Brief => Using the entries below, return word for word the lines from the one containing "The FreeCAD and" up to and including the last.

Material for this task =>
===
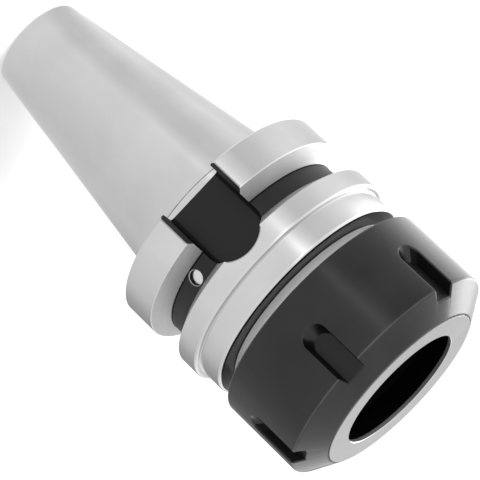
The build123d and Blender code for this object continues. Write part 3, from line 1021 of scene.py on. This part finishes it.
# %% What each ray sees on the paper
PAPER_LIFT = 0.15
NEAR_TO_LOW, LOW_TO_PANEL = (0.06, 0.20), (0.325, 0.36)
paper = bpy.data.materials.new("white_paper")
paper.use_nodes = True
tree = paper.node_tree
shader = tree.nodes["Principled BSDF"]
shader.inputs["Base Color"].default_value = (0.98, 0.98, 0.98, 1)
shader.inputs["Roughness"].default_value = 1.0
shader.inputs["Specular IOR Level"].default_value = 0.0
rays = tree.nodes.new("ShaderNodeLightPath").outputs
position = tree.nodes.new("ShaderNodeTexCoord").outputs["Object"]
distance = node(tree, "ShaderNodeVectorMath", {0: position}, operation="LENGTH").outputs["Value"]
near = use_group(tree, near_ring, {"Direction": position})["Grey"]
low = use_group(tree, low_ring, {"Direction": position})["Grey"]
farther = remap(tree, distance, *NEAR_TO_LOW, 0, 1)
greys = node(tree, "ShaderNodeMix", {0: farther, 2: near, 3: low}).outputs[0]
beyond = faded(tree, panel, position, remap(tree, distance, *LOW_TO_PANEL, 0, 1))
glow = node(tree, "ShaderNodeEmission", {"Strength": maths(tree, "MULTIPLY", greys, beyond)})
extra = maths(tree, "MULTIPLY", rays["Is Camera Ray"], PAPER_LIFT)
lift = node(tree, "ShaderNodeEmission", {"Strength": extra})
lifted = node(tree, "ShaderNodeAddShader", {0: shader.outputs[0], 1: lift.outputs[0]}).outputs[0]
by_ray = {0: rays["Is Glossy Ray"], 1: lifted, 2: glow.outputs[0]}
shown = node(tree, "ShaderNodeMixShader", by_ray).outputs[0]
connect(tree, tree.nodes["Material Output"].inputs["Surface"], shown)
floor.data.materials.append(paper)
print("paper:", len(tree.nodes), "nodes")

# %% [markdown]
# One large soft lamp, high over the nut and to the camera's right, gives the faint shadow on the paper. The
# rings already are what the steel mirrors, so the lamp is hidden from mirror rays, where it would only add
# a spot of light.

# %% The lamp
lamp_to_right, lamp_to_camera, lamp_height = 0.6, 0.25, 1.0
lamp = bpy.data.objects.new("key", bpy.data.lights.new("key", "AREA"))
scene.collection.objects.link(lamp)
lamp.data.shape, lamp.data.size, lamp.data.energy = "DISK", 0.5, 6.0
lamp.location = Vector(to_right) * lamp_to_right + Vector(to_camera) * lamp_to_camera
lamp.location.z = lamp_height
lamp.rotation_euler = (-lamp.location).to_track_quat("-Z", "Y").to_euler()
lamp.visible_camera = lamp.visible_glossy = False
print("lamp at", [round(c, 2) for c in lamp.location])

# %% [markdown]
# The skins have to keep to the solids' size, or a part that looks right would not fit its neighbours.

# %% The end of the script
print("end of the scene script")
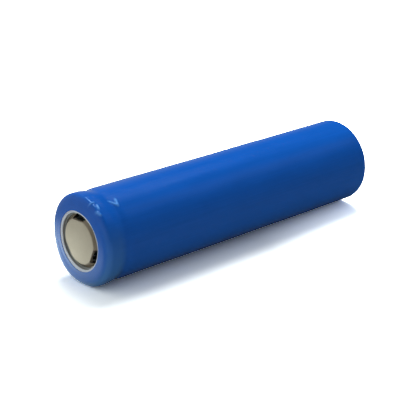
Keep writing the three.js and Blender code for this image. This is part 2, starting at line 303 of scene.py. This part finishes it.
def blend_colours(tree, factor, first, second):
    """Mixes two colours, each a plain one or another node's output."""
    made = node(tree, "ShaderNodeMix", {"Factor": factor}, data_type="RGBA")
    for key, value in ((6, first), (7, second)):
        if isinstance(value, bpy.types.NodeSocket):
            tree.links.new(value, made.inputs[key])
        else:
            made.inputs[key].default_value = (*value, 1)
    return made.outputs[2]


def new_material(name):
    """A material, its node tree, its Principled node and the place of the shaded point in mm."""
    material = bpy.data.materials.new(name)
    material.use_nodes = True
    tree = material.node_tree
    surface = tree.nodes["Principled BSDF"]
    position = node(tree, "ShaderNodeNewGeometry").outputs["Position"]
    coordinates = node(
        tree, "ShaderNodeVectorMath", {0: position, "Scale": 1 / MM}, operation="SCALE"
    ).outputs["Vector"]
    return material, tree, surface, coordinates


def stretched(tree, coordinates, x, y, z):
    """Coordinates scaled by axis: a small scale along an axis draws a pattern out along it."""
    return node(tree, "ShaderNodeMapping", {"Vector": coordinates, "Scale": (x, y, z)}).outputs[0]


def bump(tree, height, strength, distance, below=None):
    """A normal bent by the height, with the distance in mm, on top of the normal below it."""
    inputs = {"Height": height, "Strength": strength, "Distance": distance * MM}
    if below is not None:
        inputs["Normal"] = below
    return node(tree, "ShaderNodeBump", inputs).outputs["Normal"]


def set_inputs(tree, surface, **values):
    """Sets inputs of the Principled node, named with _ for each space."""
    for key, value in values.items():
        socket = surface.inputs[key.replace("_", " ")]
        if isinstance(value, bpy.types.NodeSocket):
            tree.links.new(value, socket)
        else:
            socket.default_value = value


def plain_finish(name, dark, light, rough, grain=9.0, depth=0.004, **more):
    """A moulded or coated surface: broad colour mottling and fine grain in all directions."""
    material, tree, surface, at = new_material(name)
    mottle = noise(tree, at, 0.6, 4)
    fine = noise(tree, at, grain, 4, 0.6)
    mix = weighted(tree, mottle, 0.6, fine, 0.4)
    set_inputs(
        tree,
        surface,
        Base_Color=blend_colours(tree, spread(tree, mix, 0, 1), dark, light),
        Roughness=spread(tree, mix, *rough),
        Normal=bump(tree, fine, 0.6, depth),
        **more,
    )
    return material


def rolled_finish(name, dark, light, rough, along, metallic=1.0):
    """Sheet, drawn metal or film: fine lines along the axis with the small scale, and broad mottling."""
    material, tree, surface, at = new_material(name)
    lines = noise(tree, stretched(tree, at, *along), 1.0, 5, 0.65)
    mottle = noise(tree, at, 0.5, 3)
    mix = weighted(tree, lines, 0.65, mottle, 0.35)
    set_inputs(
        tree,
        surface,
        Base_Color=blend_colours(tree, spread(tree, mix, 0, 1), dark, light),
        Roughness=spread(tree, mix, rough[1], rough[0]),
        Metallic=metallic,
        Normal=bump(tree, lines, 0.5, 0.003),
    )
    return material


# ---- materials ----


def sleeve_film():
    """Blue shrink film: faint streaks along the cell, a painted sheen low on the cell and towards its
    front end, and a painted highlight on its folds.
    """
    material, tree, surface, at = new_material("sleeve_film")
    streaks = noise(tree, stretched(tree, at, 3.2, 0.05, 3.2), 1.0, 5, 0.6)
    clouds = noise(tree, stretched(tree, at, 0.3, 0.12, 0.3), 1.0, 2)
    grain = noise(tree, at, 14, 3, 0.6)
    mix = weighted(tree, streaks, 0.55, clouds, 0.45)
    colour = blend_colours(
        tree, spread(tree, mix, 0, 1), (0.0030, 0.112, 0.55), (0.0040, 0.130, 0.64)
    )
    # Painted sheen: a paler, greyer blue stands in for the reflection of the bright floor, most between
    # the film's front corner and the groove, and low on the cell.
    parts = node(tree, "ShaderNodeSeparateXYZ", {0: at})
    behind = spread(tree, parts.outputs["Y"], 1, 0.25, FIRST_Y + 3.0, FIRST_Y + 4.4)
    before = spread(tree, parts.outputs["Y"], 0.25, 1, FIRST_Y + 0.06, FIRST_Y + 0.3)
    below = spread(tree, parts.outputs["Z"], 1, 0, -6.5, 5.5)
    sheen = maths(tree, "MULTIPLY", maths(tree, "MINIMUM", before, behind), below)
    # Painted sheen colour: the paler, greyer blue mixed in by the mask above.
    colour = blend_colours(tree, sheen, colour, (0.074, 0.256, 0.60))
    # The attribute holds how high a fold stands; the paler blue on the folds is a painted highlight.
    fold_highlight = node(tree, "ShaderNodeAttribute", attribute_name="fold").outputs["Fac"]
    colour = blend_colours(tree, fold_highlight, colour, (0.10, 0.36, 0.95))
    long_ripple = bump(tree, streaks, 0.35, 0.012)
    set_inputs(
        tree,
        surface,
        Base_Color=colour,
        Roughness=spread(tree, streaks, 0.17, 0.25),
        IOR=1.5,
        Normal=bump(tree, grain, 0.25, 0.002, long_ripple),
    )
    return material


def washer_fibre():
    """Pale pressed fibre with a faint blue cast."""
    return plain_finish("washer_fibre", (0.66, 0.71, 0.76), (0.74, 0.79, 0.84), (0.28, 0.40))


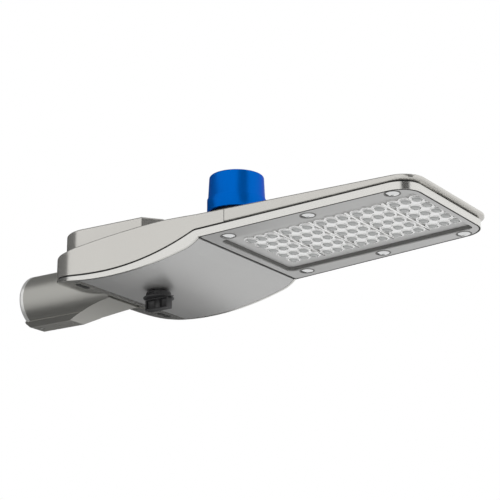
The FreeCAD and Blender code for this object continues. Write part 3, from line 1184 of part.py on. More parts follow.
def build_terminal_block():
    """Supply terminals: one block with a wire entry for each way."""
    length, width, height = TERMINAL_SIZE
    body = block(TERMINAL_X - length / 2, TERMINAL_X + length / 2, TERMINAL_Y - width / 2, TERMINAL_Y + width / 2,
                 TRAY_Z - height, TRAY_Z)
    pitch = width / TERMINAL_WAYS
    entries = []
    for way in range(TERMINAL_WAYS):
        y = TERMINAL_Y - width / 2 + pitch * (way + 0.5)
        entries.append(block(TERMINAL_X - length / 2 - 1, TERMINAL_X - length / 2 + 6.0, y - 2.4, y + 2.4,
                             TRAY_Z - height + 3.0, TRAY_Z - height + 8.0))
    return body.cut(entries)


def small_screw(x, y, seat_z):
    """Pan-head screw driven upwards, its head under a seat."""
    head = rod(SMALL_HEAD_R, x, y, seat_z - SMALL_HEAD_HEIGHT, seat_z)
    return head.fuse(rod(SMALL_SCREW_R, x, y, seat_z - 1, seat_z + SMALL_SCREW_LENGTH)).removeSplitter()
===
The response =>
The FreeCAD and Blender code for this object continues. Write part 3, from line 1184 of part.py on. More parts follow.
def build_terminal_block():
    """Supply terminals: one block with a wire entry for each way."""
    length, width, height = TERMINAL_SIZE
    body = block(TERMINAL_X - length / 2, TERMINAL_X + length / 2, TERMINAL_Y - width / 2, TERMINAL_Y + width / 2,
                 TRAY_Z - height, TRAY_Z)
    pitch = width / TERMINAL_WAYS
    entries = []
    for way in range(TERMINAL_WAYS):
        y = TERMINAL_Y - width / 2 + pitch * (way + 0.5)
        entries.append(block(TERMINAL_X - length / 2 - 1, TERMINAL_X - length / 2 + 6.0, y - 2.4, y + 2.4,
                             TRAY_Z - height + 3.0, TRAY_Z - height + 8.0))
    return body.cut(entries)


def small_screw(x, y, seat_z):
    """Pan-head screw driven upwards, its head under a seat."""
    head = rod(SMALL_HEAD_R, x, y, seat_z - SMALL_HEAD_HEIGHT, seat_z)
    return head.fuse(rod(SMALL_SCREW_R, x, y, seat_z - 1, seat_z + SMALL_SCREW_LENGTH)).removeSplitter()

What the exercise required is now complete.